Lastly (not yet implemented), I would like to examine how to put together a cryptocurrency portfolio based on optimising for return and minimising risk (as far as possible with cryptos!).

#### Contents
   * [Correlation Heatmap](#correlation_heatmap)
   * [Daily Percent Change](#daily_percent_change)
   * [Calculating Variance](#calculating_variance)
   * [Crypto20 Market Cap Index](#market_cap_index)
   * [Crypto20 Equal Weight Index](#equal_weight_index)
   
This is a work in progress so it may still be a little rough around the edges. Please feel free to comment and leave any feedback.

In [200]:
import numpy as np
import pandas as pd
import seaborn as sns
import matplotlib.pyplot as plt
%matplotlib inline  

sns.set(rc={"figure.figsize": (20,10), "axes.titlesize" : 18, "axes.labelsize" : 12, 
            "xtick.labelsize" : 14, "ytick.labelsize" : 14 }, 
        palette=sns.color_palette("Blues_r", 20))

import warnings
warnings.filterwarnings('ignore')

In [201]:
dateparse = lambda dates: pd.datetime.strptime(dates, '%Y-%m-%d')
all_currencies_df = pd.read_csv('../input/all_currencies.csv', parse_dates=['Date'], date_parser=dateparse)

In [202]:
all_currencies_df.sample(5)

Lets get the rank for each crypto by market cap, so that we can include the top x in our analyses. The cryptocurrency space is so volatile that if we consider many more than the top 50 or so, there will simply be too many changes on a daily basis, with new ones coming in, scams coins disappearing, etc.

In [203]:
# Get rank by marketcap
last_date = max(all_currencies_df.Date)
last_date_currencies_df = all_currencies_df[all_currencies_df['Date'] == last_date]
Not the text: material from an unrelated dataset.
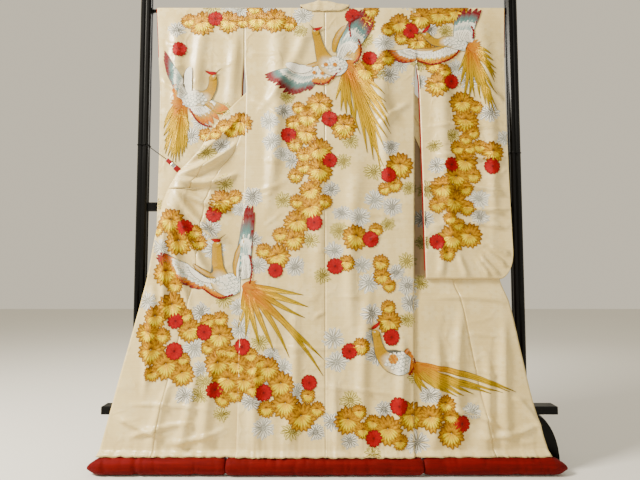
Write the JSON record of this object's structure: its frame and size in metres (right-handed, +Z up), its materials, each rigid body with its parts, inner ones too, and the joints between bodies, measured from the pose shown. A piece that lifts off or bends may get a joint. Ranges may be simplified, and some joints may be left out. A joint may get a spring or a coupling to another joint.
{
  "type": "uchikake wedding kimono on a kimono rack",
  "caption": "Ivory silk wedding over-kimono with long hanging sleeves and a padded red hem, hung by a thin rod on a black lacquered rack and seen from its back.",
  "frame": {"origin": "on the floor, at the middle of the part's footprint; the rod is straight above it", "axes": "+Z up, +X towards the wearer's right sleeve as seen from the garment's back, -Y towards the viewer of the back, +Y behind the rack"},
  "size_m": [1.6515, 0.2738, 1.8],
  "materials": {
    "ivory_satin": "ivory silk satin with a woven ground pattern, embroidered",
    "crimson_lining": "smooth crimson lining silk",
    "crimson_hem": "crimson silk over wadding",
    "black_lacquer": "black lacquer on wood, glossy",
    "black_cord": "thin braided cord",
    "clip_steel": "bright pressed steel",
    "clip_red": "smooth red plastic"
  },
  "bodies": {
    "root": {"back_left": "ivory_satin", "back_right": "ivory_satin", "clip_body": "clip_steel", "clip_cord": "black_cord", "clip_grip": "clip_red", "clip_jaw_far": "clip_red", "clip_jaw_near": "clip_red", "collar_left": "ivory_satin", "collar_neck": "ivory_satin", "collar_right": "ivory_satin", "cuff_lining_left": "crimson_lining", "cuff_lining_right": "crimson_lining", "front_left": "ivory_satin", "front_right": "ivory_satin", "hem_roll_back": "crimson_hem", "hem_roll_left": "crimson_hem", "hem_roll_right": "crimson_hem", "leg_far_left": "black_lacquer", "leg_far_right": "black_lacquer", "leg_near_left": "black_lacquer", "leg_near_right": "black_lacquer", "lower_plank": "black_lacquer", "mid_rail": "black_lacquer", "overlap_left": "ivory_satin", "overlap_right": "ivory_satin", "post_cord_left": "black_cord", "post_cord_right": "black_cord", "post_knot_left": "black_cord", "post_knot_right": "black_cord", "post_left": "black_lacquer", "post_right": "black_lacquer", "rod": "black_lacquer", "rod_socket_left": "black_lacquer", "rod_socket_right": "black_lacquer", "sleeve_left": "ivory_satin", "sleeve_lining_left": "crimson_lining", "sleeve_lining_right": "crimson_lining", "sleeve_right": "ivory_satin"}
  },
  "joints": []
}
last_date_currencies_df['rank'] = last_date_currencies_df['Market Cap'].rank(method='dense', ascending=False)

all_currencies_df = pd.merge(left=all_currencies_df,right=last_date_currencies_df[['Symbol', 'rank']], how='left', left_on='Symbol', right_on='Symbol')


In [204]:
# Initially we will just work with the top 50 cryptos with data starting from 2017 to speed things up
top50_currencies_df = all_currencies_df[all_currencies_df['rank'] <= 50]
#top50_currencies_df = top50_currencies_df[(top50_currencies_df['Date'] >= '2017-01-01')]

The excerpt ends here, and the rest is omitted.